As You Like It – Małgorzata Hajewska-Krzysztofik plays Shakespeare in masculine attire
When writing about women who play in men’s costumes, it’s impossible to forget Małgorzata Hajewska-Krzysztofik. In 1993, the least famous of the best Polish actresses performed at the Stary Theatr in Kraków, in As You Like It, directed by Tadeusz Bradecki. She played Rosalind, the daughter of the prince, who gets expelled from the court and flees disguised as a man.
In his review for Rzeczpospolita, Janusz R. Kowalczyk wrote:
Małgorzata Hajewska-Krzysztofik can add her marvellous role of Rosalinda to the list of her acting achievements, impersonating somewhat 'dark' characters … She felt good in men’s attire, both while seducing Orlando, and while training the insensitive Phoebe...

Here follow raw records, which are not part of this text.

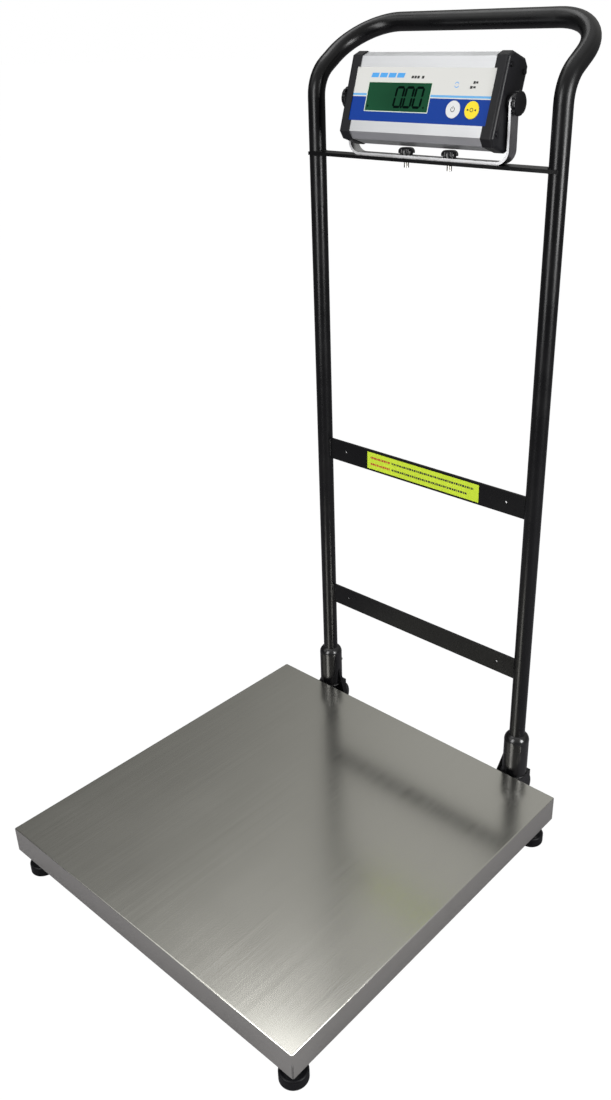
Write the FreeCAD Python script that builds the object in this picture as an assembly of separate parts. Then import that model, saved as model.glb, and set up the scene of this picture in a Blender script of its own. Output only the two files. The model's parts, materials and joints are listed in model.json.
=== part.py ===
"""Portable floor scale for weighing animals.

A stainless tray rests on a four-armed spider, which a single-point load cell
joins to a low base on four levelling feet.  Two sockets behind the base carry
a bent tube handle and a pair of transport wheels, and a tilting weight
indicator hangs in a U bracket on the handle's shelf.

Millimetres, +Z up, -Y towards the animal, +X to the right of the display.
The origin lies on the floor, in the middle of the whole scale's footprint.
"""
import FreeCAD, Part
import math
import os
from FreeCAD import Vector

# ---------------------------------------------------------------- tray
tray_width = 500.0
tray_depth = 500.0
tray_skirt = 35.5
tray_sheet = 1.2
tray_fold_radius = 2.2

# ---------------------------------------------------------------- handle
tube_diameter = 21.3
tube_wall = 2.0
handle_spacing = 345.0
handle_setback = 23.0
handle_bend_start_z = 916.0
handle_lean_angle = 56.0
handle_lean_radius = 43.5
handle_lean_straight = 18.0
handle_corner_radius = 63.0

# ---------------------------------------------------------------- base
base_skirt_gap = 8.8
rail_size = 20.0
rail_wall = 1.5
channel_sheet = 4.0
base_channel_width = 80.0
base_channel_height = 18.0

# ---------------------------------------------------------------- load cell
cell_length = 150.0
cell_width = 40.0
cell_height = 25.0
cell_hole_radius = 8.0
cell_hole_offset = 12.0
cell_spacer_length = 40.0
cell_spacer_below = 5.0
cell_spacer_above = 4.8
cell_bolt_radius = 3.0
cell_bolt_pitch = 22.0

# ---------------------------------------------------------------- spider
spider_channel_width = 60.0
spider_channel_length = 380.0
spider_flange = 14.0
spider_arm_rail_gap = 7.8
spider_arm_width = 30.0
spider_arm_spacing = 300.0
spider_arm_wall = 1.5
spider_arm_end_gap = 12.0
cushion_radius = 11.0
cushion_height = 4.0
cushion_inset = 25.0
stop_gap = 0.8
stop_head_height = 4.0
stop_screw_radius = 4.0

# ---------------------------------------------------------------- feet
foot_inset = 20.0
foot_radius = 16.6
foot_height = 14.0
foot_stud_radius = 5.0
foot_stud_head_gap = 1.5
foot_thread_gap = 3.0
foot_nut_height = 5.0
foot_nut_flats = 16.0
weld_nut_side_gap = 0.4
weld_nut_height = 8.0

# ---------------------------------------------------------------- sockets and wheels
sleeve_wall = 6.2
sleeve_clearance = 0.15
sleeve_length = 65.0
sleeve_dome_height = 12.0
fork_sheet = 3.0
fork_wheel_gap = 3.0
fork_inside_width = 25.0
fork_front_gap = 4.5
fork_skirt_gap = 1.5
fork_rear_reach = 11.0
gusset_thickness = 4.0
gusset_rise = 28.0
gusset_drop = 26.0
gusset_reach = 32.0
wheel_tray_gap = 3.0
wheel_radius = 26.0
wheel_width = 20.0
wheel_floor_gap = 2.0
wheel_side_gap = 0.5
tyre_thickness = 7.0
axle_radius = 4.0
hub_boss_radius = 9.0
clamp_bolt_radius = 3.0
clamp_bolt_rise = 32.0

# ---------------------------------------------------------------- crossbars and shelf
bar_height = 30.0
bar_thickness = 3.0
lower_bar_z = 225.0
middle_bar_z = 460.0
bar_hole_spacing = 266.0
bar_hole_radius = 2.0
label_width = 185.0
label_height = 24.0
label_thickness = 0.4
shelf_side_lap = 1.85
shelf_thickness = 4.0
shelf_top_z = 854.0
shelf_end_lap = 5.0

# ---------------------------------------------------------------- indicator bracket
bracket_width = 15.0
bracket_sheet = 3.0
bracket_bend_radius = 16.0
bracket_knob_spacing = 62.0
swing_gap = 0.35
stud_radius = 3.0
stud_end_below_shelf = 7.0

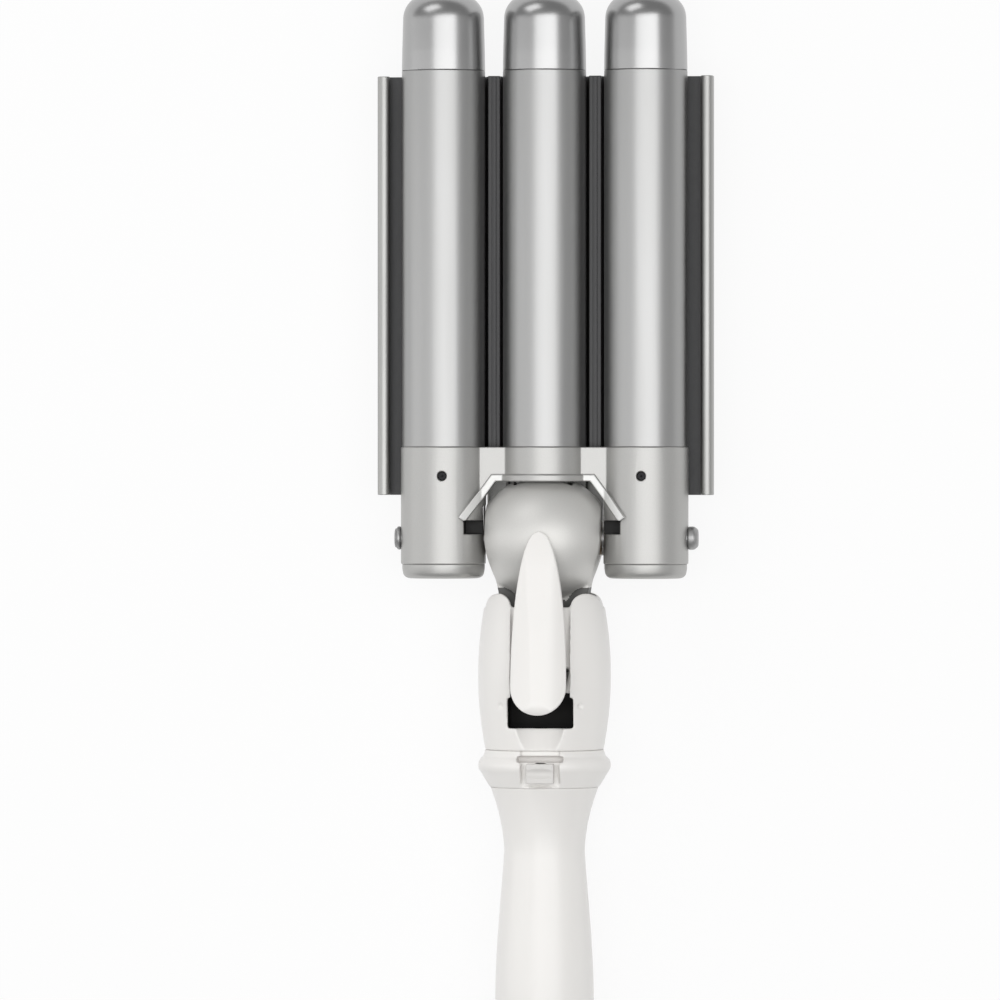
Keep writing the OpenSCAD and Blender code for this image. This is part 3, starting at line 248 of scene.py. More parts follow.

Twelfth Night, or What You Will – a women’s version
One of the most famous productions in the history of Polish theatre was directed by Jan Kulczyński at the Stara Prochownia theatre in 1976. In accordance with the ancient English legend about the twisted order of things, Kulczyński decided to only cast women in the Shakespearian comedy – who played both masculine and feminine characters. And the cast that he managed to bring together was impressive, indeed – Ryszarda Hanin, Jadwiga Jankowska-Cieślak, Zofia Rysiówna, Teresa Lipowska, Gabriela Kownacka and Hanna Skarżanka.